Imprensa é oposição. O resto é armazém de secos e molhados."

(Millôr Fernandes)

sábado, 19 de abril de 2014

Escola para quem precisa de escola


Sábado, 19 de abril de 2014 
Do blog baiano 'Por Escrito'

Por Luís Augusto Gomes
Em memorável editorial intitulado “Polícia e comunidade”, publicado em 1976, na fase de maior respeitabilidade da Tribuna da Bahia como veículo de comunicação, João Ubaldo Ribeiro, então seu editor-chefe, lançou um repto sobre o regime militar.
Num tempo de censura e risco de vida, em pleno governo também sanguinário do presidente Ernesto Geisel, Ubaldo ousou protestar contra a agressão ao fotógrafo Milton Mendes pela Polícia Militar, quando cobria a ocupação, pelos sem-teto da época, da famosa Invasão do Marotinho.
Após atribuir aos policiais “QI pleistocênico”, sentenciou, mais ou menos nestas palavras, que arriscamos aspear: “A polícia é algo que todos gostaríamos que não existisse.

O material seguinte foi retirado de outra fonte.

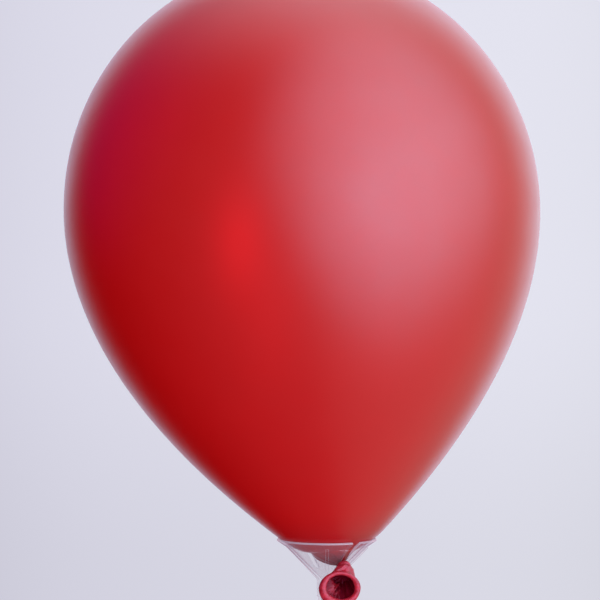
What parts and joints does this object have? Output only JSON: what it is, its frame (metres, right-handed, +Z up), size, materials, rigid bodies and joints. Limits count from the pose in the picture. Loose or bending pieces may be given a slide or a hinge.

A imprensa, não”.
Para os que viveram a atmosfera de terror da ditadura, foi um ato de bravura, ainda mais porque as PMs, em todo o Brasil, eram subordinadas às Forças Armadas, através de uma Inspetoria Geral das Polícias Militares, sendo comumente um general do Exército o comandante nos Estados.
Ubaldo traduzia o sonho de uma sociedade ideal, onde o ser humano, usando sua inteligência e movido pela solidariedade, construísse uma convivência harmônica, produtiva e feliz, que não tivesse o crime e dispensasse as prisões.
Tais considerações surgem das cenas vistas em Salvador nos dois dias da greve da PM. Sabemos que vivemos numa cidade conflagrada, como o resto do país, e que bandidos certamente aproveitariam uma situação dessas para assaltos e acertos de contas.
O que seria difícil imaginar, apesar do quadro de miséria que se alastra em nossas periferias, é que fosse ocorrer um verdadeiro levante popular criminoso, com pessoas de todas as idades saindo às ruas para arrombar e saquear supermercados, bancos, lojas, borracharias, salões de beleza e o que mais encontrassem.
Não adianta, simplesmente, culpar o povo, falar em valores morais, quando a carência material, as aspirações frustradas, a falta de oportunidades e de horizontes estão na maioria dos lares – soteropolitanos e brasileiros.
Essas pessoas, mesmo com a desassistência crônica que acompanha suas vidas, têm princípios. Apenas os subverteram em razão da consciência cada vez maior de que o Estado, organizado em tese para promovê-las e protegê-las, é a razão maior de sua desgraça.
Os fatos da capital baiana demonstram claramente o imenso paiol sobre o qual nos equilibramos, a uma centelha da explosão. E cobram um compromisso dos governantes e dos cidadãos com responsabilidade para desativação dessa bomba.
Obviamente, só mesmo numa completa utopia a humanidade atingiria o nível de existência suposto pelo grande escritor e jornalista, mas à política cabe um permanente esforço para a evolução social que, em última análise, contribua para reduzir a necessidade da polícia.
Em vez disso, em vez de implantar-se no país um amplo e revolucionário sistema educacional que salve nosso maior patrimônio – as crianças brasileiras – e desafogue o futuro, preferimos a construção de mais presídios e o aumento contínuo dos efetivos policiais.
A lógica do egoísmo prevalece, e um exemplo está na Copa do Mundo e nos Jogos Olímpicos, que vamos fazer para atender à volúpia financeira de grupos empresariais e a interesses políticos rasteiros, e para isso o que é fundamental? Polícia, eufemisticamente chamada de “segurança”.
Caso as próprias corporações especializadas, com suas UPPs e, na versão baiana, “bases de segurança comunitárias”, não sejam suficientes, que se convoque a Força Nacional. Se esta não der conta do recado, que venham o Exército, a Marinha e a Aeronáutica, contanto que ninguém atrapalhe as competições. E até o próximo saque.